Salat merupakan ibadah formal. Karena dimaksudkan untuk mengingat Allah SWT, salat juga dapat disebut salah satu bentuk zikir (QS.20:14). Salat yang dilakukan dengan baik dengan zikir yang mendalam akan melindungi orang yang melakukannya dari perbuatan keji dan munkar (QS.29:45).
Daftar Pustaka
al-Ghazali, Abu Hamid Muhammad bin Muhammad. Ihya’‘Ulum ad-Din. Cairo: Mustafa al-Babi al-Halabi, 1939.

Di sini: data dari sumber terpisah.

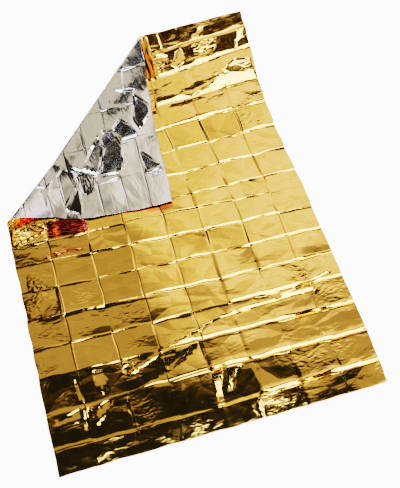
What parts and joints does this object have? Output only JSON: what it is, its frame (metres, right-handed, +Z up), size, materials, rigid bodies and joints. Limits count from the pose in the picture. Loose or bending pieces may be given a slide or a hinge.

–––––––. Mukasyafah al-Qulub fi ‘Ilmi at-Tasawwuf. Cairo: Matba‘ah ‘Abd al-Hamid Ahmad Hanafi, 1371 H/1956 M.
Ibnu Ibrahim, Muhammad. Syarah Hikam. Bandung: al-Ma‘arif, t.t.
Ibnu Kasir, al-Hafidz Imaduddin Abu al-Fida’ Isma’il. Tafir Al-Qur’an al-‘Azim. Beirut: ‘Alam al-Kitab, 1405 H/1985 M.
an‑Nawawi, Abu Zakaria Yahya Muhiddin bin Syarf ad‑Dimasqi. al‑Adzkar. Cairo: Matba‘ah Zakariya Ali Yusuf, t.t.
–––––––. Riyad as‑salihin. Cairo: Matba‘ah Masyahid al‑Husaini, t.t.